- EXERCISE DIRECTIONS: Read the listing and extract each line that includes the word "shows".
↓↓↓
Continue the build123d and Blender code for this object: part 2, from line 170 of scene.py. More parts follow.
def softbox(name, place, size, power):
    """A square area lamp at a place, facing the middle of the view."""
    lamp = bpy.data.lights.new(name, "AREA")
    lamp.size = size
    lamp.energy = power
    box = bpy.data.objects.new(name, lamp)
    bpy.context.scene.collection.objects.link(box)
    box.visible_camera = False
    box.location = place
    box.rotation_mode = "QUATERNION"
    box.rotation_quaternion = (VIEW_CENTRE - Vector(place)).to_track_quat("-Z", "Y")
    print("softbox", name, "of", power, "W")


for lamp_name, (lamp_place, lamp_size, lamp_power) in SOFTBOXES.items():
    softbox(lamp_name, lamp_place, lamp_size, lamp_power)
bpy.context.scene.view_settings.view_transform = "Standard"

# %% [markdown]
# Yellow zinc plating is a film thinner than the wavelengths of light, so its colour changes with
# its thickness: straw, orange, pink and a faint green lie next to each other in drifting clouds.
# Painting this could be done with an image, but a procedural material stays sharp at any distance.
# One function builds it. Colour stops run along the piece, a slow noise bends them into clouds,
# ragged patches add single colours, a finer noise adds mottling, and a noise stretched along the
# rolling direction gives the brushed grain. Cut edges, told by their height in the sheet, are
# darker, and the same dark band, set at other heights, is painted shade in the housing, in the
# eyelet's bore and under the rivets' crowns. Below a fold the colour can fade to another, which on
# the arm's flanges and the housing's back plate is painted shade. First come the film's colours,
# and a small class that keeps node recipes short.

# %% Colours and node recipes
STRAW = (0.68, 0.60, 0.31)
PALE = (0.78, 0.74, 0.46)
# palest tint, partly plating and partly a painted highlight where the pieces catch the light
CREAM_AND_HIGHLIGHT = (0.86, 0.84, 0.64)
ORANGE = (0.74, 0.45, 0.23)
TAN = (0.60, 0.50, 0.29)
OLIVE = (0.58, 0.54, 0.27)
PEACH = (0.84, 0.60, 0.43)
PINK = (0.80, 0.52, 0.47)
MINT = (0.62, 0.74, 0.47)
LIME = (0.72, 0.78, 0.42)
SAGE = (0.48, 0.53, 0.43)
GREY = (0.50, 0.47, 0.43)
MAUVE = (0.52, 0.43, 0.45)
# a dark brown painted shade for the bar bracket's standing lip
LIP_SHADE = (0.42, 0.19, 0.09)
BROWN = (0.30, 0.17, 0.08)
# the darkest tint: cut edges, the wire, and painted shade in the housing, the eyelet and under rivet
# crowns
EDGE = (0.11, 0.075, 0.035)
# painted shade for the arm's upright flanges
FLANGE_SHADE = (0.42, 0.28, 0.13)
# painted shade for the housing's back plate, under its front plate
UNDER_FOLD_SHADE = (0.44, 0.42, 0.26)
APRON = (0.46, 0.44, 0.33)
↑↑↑
↓↓↓
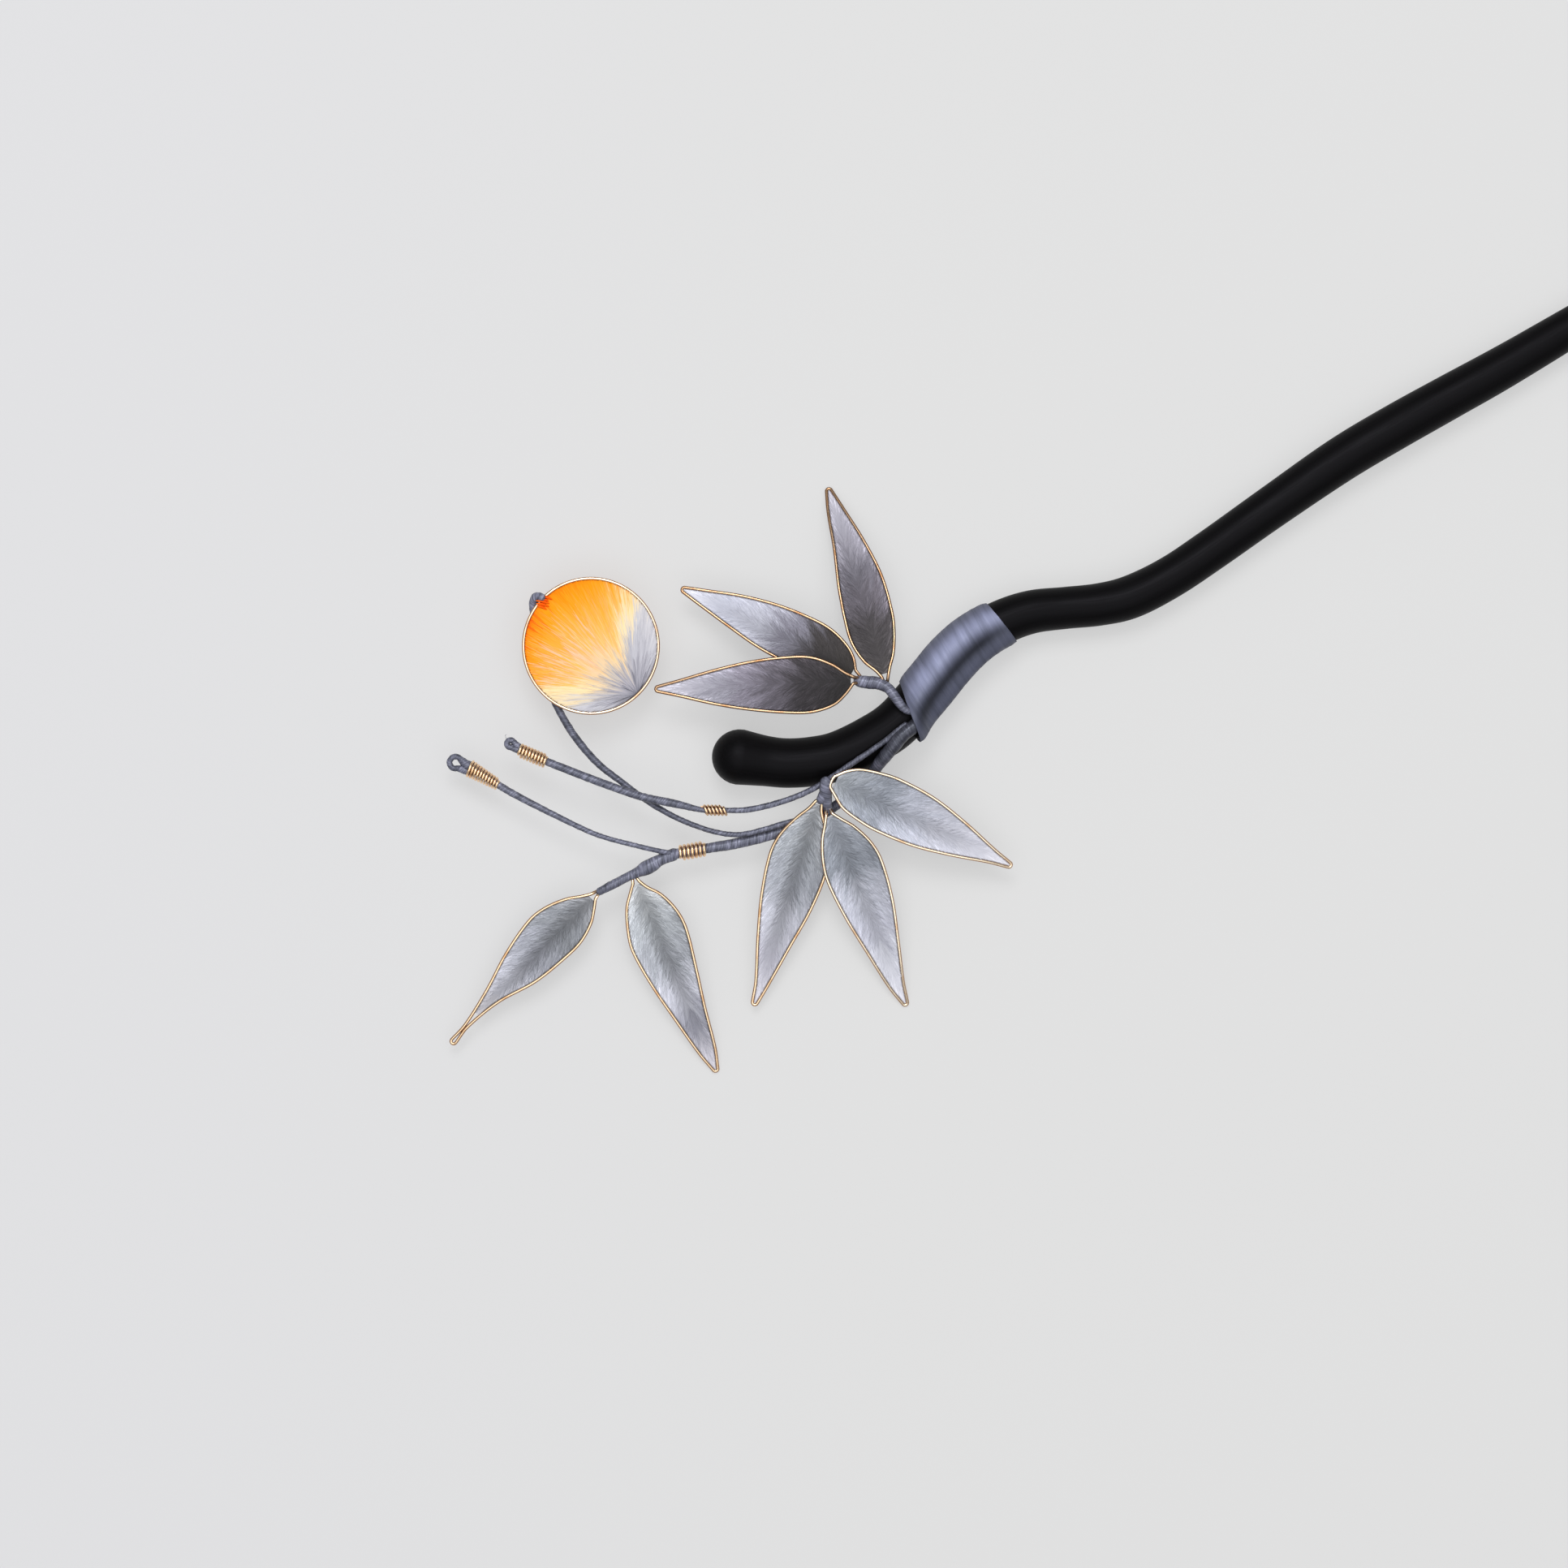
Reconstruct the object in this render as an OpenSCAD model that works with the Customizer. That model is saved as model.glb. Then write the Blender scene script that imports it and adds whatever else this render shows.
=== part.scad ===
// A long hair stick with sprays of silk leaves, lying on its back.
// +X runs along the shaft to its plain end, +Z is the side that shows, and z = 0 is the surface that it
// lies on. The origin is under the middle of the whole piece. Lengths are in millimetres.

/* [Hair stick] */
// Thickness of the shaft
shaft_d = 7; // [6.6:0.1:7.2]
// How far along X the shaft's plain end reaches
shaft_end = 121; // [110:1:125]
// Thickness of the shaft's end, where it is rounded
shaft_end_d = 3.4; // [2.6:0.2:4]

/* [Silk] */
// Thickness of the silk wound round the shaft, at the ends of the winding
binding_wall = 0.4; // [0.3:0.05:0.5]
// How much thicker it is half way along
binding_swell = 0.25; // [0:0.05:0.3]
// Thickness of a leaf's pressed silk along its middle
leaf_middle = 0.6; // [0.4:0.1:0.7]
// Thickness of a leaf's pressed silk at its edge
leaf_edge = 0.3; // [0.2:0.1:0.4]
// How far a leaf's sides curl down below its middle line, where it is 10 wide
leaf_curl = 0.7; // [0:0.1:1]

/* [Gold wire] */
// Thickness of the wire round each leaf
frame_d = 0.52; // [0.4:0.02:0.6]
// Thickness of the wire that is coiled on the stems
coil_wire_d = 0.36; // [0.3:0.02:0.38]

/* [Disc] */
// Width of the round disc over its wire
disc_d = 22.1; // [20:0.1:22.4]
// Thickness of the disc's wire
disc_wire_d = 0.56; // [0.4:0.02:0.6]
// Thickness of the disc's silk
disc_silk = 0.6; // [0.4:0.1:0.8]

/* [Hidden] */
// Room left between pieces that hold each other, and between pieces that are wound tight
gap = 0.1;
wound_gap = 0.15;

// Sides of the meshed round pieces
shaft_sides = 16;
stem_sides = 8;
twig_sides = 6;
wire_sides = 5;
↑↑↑
- EXERCISE ANSWER:
Reconstruct the object in this render as an OpenSCAD model that works with the Customizer. That model is saved as model.glb. Then write the Blender scene script that imports it and adds whatever else this render shows.
// +X runs along the shaft to its plain end, +Z is the side that shows, and z = 0 is the surface that it